What type of data does the target handle?

If the target’s sensitive data (e.g., CUI) migrates to my system, will I need to update or enhance my systems to meet federal cybersecurity standards? If so, what will be the cost?

  • Consider building protections to mitigate the target’s potential noncompliance with federal cybersecurity regulations into the acquisition agreement’s representations and warranties. The acquisition agreement can also be influenced by the results of the buyer’s cybersecurity due diligence. In the event that due diligence reveals a target’s noncompliance with DFARS 252.204-7012 and/or NIST 800-171 regulations, the buyer can build extra protections into the terms of the acquisition agreement, such as the representations and warranties to be made by the parties, the target’s actions to be taken prior to closing to rectify identified compliance gaps (or to prevent future noncompliance) with federal cybersecurity regulations, and the inclusion of indemnification protection and indemnity escrows to provide some measure of risk abatement for unexpected compliance issues arising after closing.

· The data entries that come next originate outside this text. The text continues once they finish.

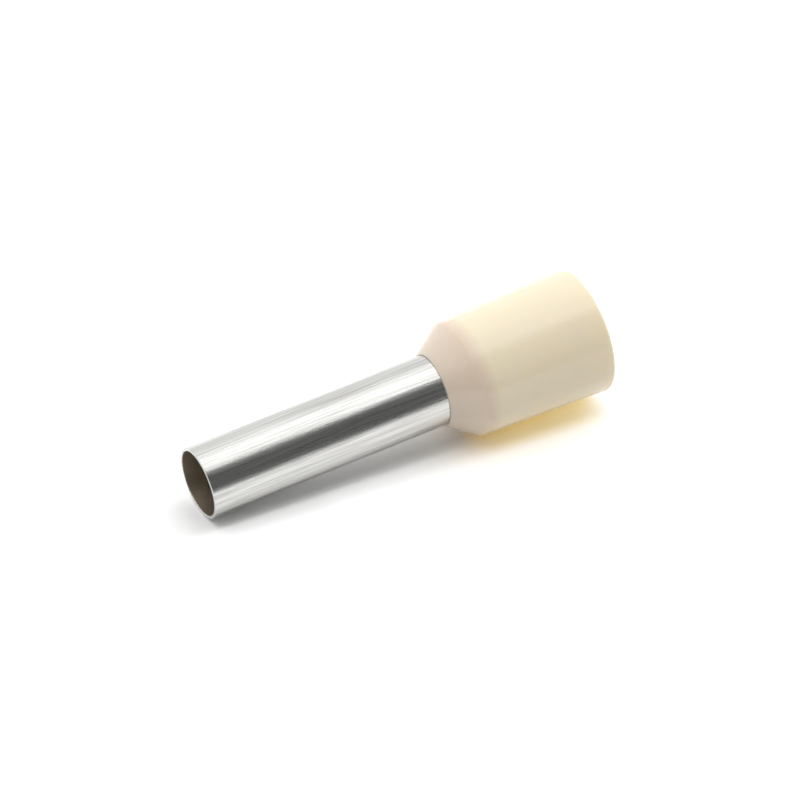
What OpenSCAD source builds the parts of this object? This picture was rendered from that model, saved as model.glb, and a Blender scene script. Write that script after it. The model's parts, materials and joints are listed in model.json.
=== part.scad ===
// Insulated wire ferrule (bootlace ferrule) for a 10 mm2 stranded wire.
//
// Two pieces: a drawn metal sleeve whose rear end is flared like a funnel, and a moulded
// collar that grips the sleeve behind its flare and takes the end of the wire's insulation.
// The part stands on the collar's mouth. Z = 0 is the mouth's ring face, the common axis is
// +Z, the wire goes in from below and the sleeve's free tip is on top.

/* [Sleeve] */
// Inner diameter of the tube, which takes the bare strands
bore_d = 4.5; // [4.2:0.1:4.8]
// Wall of the tube and of its flare
sleeve_wall = 0.2; // [0.14:0.01:0.26]
// Length of tube that stands out of the collar
pin_len = 17.4; // [8:0.1:26]
// Rounding of both edges of the tip
tip_round = 0.08; // [0.02:0.01:0.12]
// Radius inside the bend where the tube turns into its flare
bend_r = 0.3; // [0.1:0.05:0.4]

/* [Collar] */
// Length of the collar, from its mouth to its lip
collar_len = 11.5; // [9:0.1:15]
// Inner diameter of the socket, which takes the wire's insulation
socket_d = 7.2; // [6.6:0.1:8]
// Wall of the barrel at the shoulder
barrel_wall = 0.42; // [0.3:0.02:0.6]
// Draft of the barrel's outside, in degrees: it grows towards the mouth
outer_draft = 1.7; // [0:0.1:3]
// Slope of the neck and of the flare, in degrees from the axis
neck_angle = 35.5; // [30:0.5:42]
// Wall of the neck, square to its slope
neck_wall = 0.32; // [0.26:0.02:0.5]
// Width of the lip's ring face round the tube
lip_w = 0.1; // [0.06:0.01:0.2]

/* [Mouth] */
// Wall of the collar at its mouth, between the lead-in and the outside
mouth_wall = 0.42; // [0.36:0.02:0.6]
// Depth of the lead-in, which opens from the socket to the mouth
lead_in = 2; // [1:0.1:4]

/* [Roundings] */
// Outer edge between barrel and neck
shoulder_round = 0.6; // [0.2:0.05:1]
// Inner corner between socket and neck
corner_round = 0.2; // [0.05:0.05:0.4]
// Outer edge of the mouth
rim_round = 0.2; // [0.08:0.02:0.24]
// Inner edge of the mouth
inner_rim_round = 0.08; // [0.02:0.02:0.1]
// Outer edge of the lip
lip_round = 0.04; // [0.01:0.01:0.05]

/* [Clearances] */
// Gap between the sleeve and the collar that is moulded on it
grip_gap = 0; // [0:0.01:0.05]
// Gap between the flare's rim and the socket's wall
flare_gap = 0.1; // [0.05:0.01:0.3]

/* [Hidden] */
$fn = 128;
ARC_STEPS = 10;

bore_r = bore_d / 2;
tube_r = bore_r + sleeve_wall;
neck_bore_r = tube_r + grip_gap;
lip_r = neck_bore_r + lip_w;
socket_r = socket_d / 2;
flare_r = socket_r - flare_gap;
shoulder_r = socket_r + barrel_wall;
shoulder_z = neck_z(shoulder_r, 0);
mouth_r = shoulder_r + shoulder_z * tan(outer_draft);
tip_z = collar_len + pin_len;
tip_fillet = min(tip_round, 0.48 * sleeve_wall);
// Depth of the flare's outer face below the neck's outer face, square to the slope
seat = neck_wall + grip_gap;

// Height at which a cone, lying `depth` inside the neck's outer face, has radius r
function neck_z(r, depth) =
    collar_len - (depth + (r - lip_r) * cos(neck_angle)) / sin(neck_angle);

function turned(v, angle) =
    [v.x * cos(angle) - v.y * sin(angle), v.x * sin(angle) + v.y * cos(angle)];

// Points of the arc of radius r that rounds corner b on the way from a to c
function corner_arc(a, b, c, r) =
    let (u = (a - b) / norm(a - b))
    let (v = (c - b) / norm(c - b))
    let (half = acos(u * v) / 2)
    let (centre = b + (u + v) / norm(u + v) * r / sin(half))
    let (start = b + u * r / tan(half) - centre)
    let (sweep = -sign(cross(u, v)) * (180 - 2 * half))
    [for (i = [0:ARC_STEPS]) centre + turned(start, sweep * i / ARC_STEPS)];

// Closed outline through corners [r, z, rounding]
function rounded(corners) =
    let (count = len(corners))
    let (at = [for (p = corners) [p[0], p[1]]])
    [for (i = [0:count - 1])
        let (before = at[(i + count - 1) % count])
        let (after = at[(i + 1) % count])
        each corners[i][2] > 0 ? corner_arc(before, at[i], after, corners[i][2]) : [at[i]]];

module revolved(corners) {
    rotate_extrude() polygon(rounded(corners));
}

// Drawn tube, flared at the rear so that it lies on the collar's inner cone
module sleeve() {
    rim_z = neck_z(flare_r, seat);
    color("silver") revolved([
        [tube_r, tip_z, tip_fillet],
        [tube_r, neck_z(tube_r, seat), bend_r],
        [flare_r, rim_z, 0],
        [flare_r - sleeve_wall * cos(neck_angle), rim_z - sleeve_wall * sin(neck_angle), 0],
        [bore_r, neck_z(bore_r, seat + sleeve_wall), bend_r + sleeve_wall],
        [bore_r, tip_z, tip_fillet],
    ]);
}

// Moulded collar: mouth ring, drafted barrel, shoulder and conical neck with a thin lip
module collar() {
    color("wheat") revolved([
        [neck_bore_r, collar_len, 0],
        [neck_bore_r, neck_z(neck_bore_r, neck_wall), bend_r - grip_gap],
        [socket_r, neck_z(socket_r, neck_wall), corner_round],
        [socket_r, lead_in, 0],
        [mouth_r - mouth_wall, 0, inner_rim_round],
        [mouth_r, 0, rim_round],
        [shoulder_r, shoulder_z, shoulder_round],
        [lip_r, collar_len, lip_round],
    ]);
}

sleeve();
collar();
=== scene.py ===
"""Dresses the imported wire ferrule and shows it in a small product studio.

The ferrule is a tin-plated copper sleeve in an ivory moulded collar. The model stands on the
collar's mouth with the common axis along +Z. The studio shows it as it lies on a white table,
so the table leans against the model: it touches the sleeve's tip and the collar's shoulder.
Lengths named in millimetres are turned to metres by MM.
"""
import json
import logging
import math
from dataclasses import dataclass
from enum import Enum

import bmesh
import bpy
from mathutils import Matrix, Vector


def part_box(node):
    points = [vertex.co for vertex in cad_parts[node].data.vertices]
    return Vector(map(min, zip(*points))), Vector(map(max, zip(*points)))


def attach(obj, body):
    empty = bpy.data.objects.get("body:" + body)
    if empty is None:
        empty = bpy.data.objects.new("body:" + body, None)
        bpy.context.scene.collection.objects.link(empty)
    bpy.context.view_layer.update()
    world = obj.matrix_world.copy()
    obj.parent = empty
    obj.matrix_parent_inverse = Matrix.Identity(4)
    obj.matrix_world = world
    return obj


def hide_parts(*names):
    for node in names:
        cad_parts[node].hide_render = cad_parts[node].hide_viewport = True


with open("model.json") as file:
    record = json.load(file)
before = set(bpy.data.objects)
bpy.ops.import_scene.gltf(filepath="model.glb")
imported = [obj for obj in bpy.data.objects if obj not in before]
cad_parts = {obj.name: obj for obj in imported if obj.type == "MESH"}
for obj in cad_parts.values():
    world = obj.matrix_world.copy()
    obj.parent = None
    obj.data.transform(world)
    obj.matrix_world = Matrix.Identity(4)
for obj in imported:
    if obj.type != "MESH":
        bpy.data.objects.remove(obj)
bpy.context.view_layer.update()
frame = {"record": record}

MM = 0.001
BODY = "root"
LOG = logging.getLogger("ferrule")

Rgba = tuple[float, float, float, float]


class Wall(Enum):
    """Material slots of a turned piece, by the side that they face."""

    OUTSIDE = 0
    INSIDE = 1


def linear(hex_colour: str, alpha: float = 1.0) -> Rgba:
    """Turn an sRGB hex colour into linear RGBA.

    Args:
        hex_colour: colour such as "#E8DFC8".
        alpha: opacity.

    Returns:
        Red, green, blue and alpha, as Blender's sockets take them.
    """
    parts = [int(hex_colour[i : i + 2], 16) / 255 for i in (1, 3, 5)]
    return tuple(c / 12.92 if c <= 0.04045 else ((c + 0.055) / 1.055) ** 2.4 for c in parts) + (alpha,)


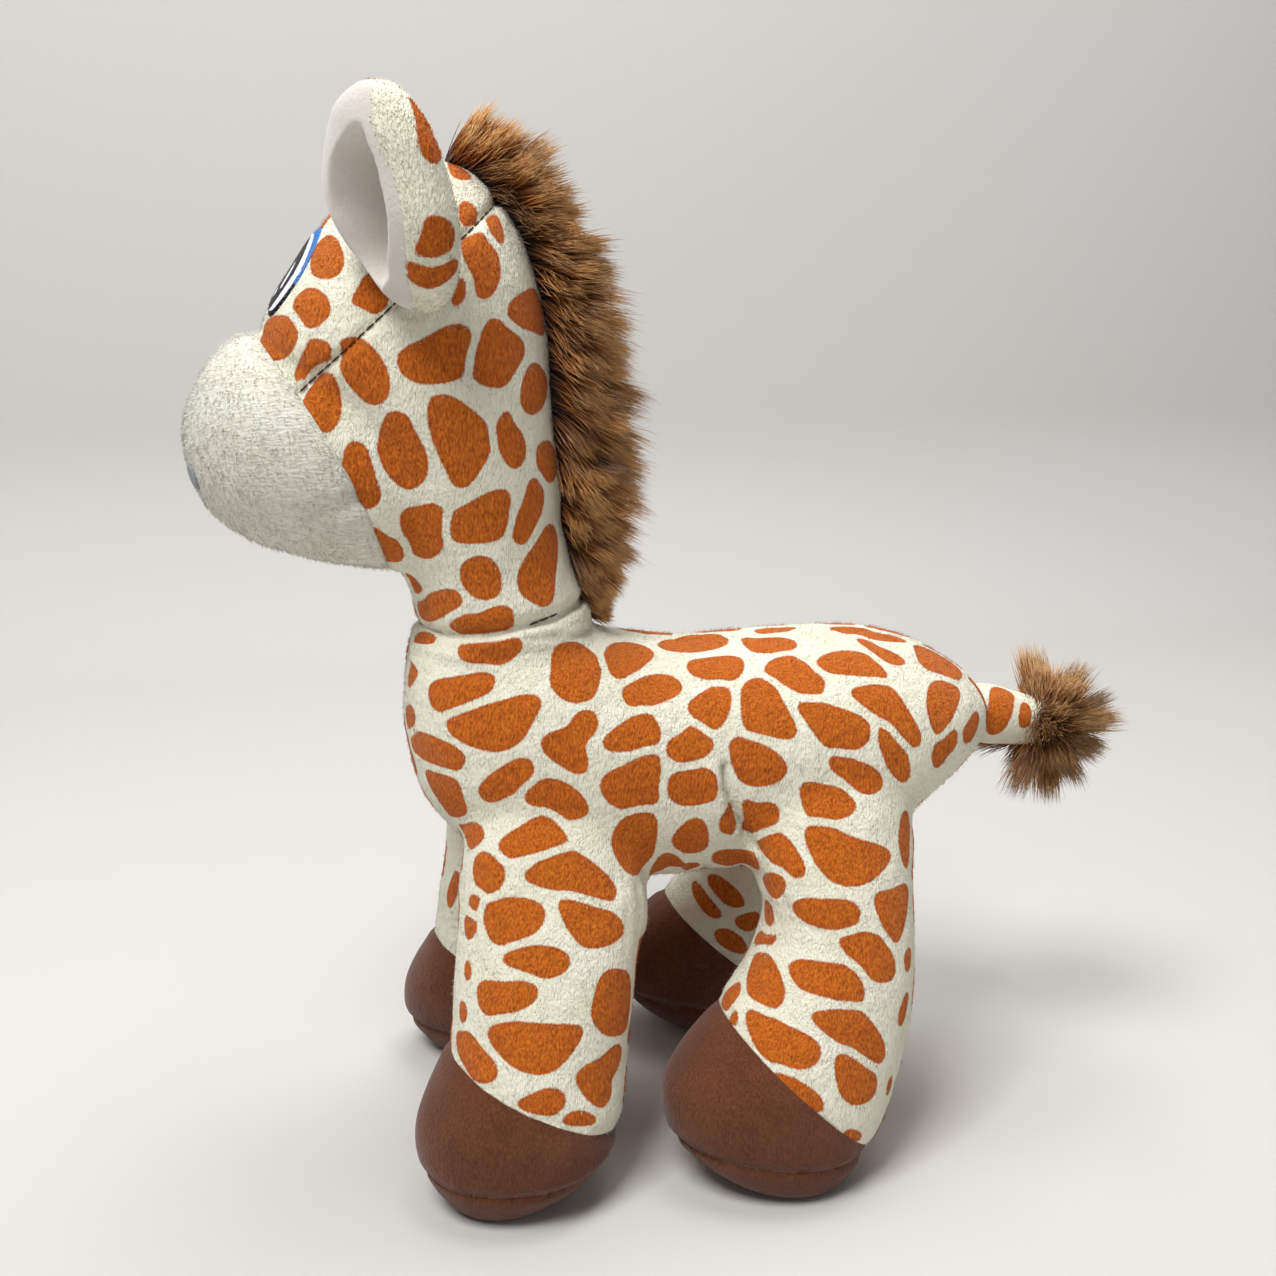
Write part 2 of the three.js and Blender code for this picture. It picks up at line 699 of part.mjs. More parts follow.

Unlike Chia Pets and hairstyles, cybersecurity compliance is not a passing fad. Overlooking cybersecurity during due diligence or conducting a shallow review of a target’s compliance footprint (including other obligations predicated on FAR/DFARS clauses, federal labor standards, export control regimes (e.g., ITAR, EAR), CFIUS (if foreign ownership/control of a target exists), and Small Business Administration standards (e.g., size standards, socioeconomic program compliance)) means ignoring the significant repercussions for government contractors resulting from noncompliance. Indeed, irresponsible buyers could be on the hook for noncompliance penalties associated with a new acquisition that far exceeds the acquisition’s purchase price. Given the increasing importance of compliance with cybersecurity regulations, buyers should retain counsel with expertise on obligations inherent in contracting with the government and federal cybersecurity standards, and have these subject matter experts involved throughout the deal process.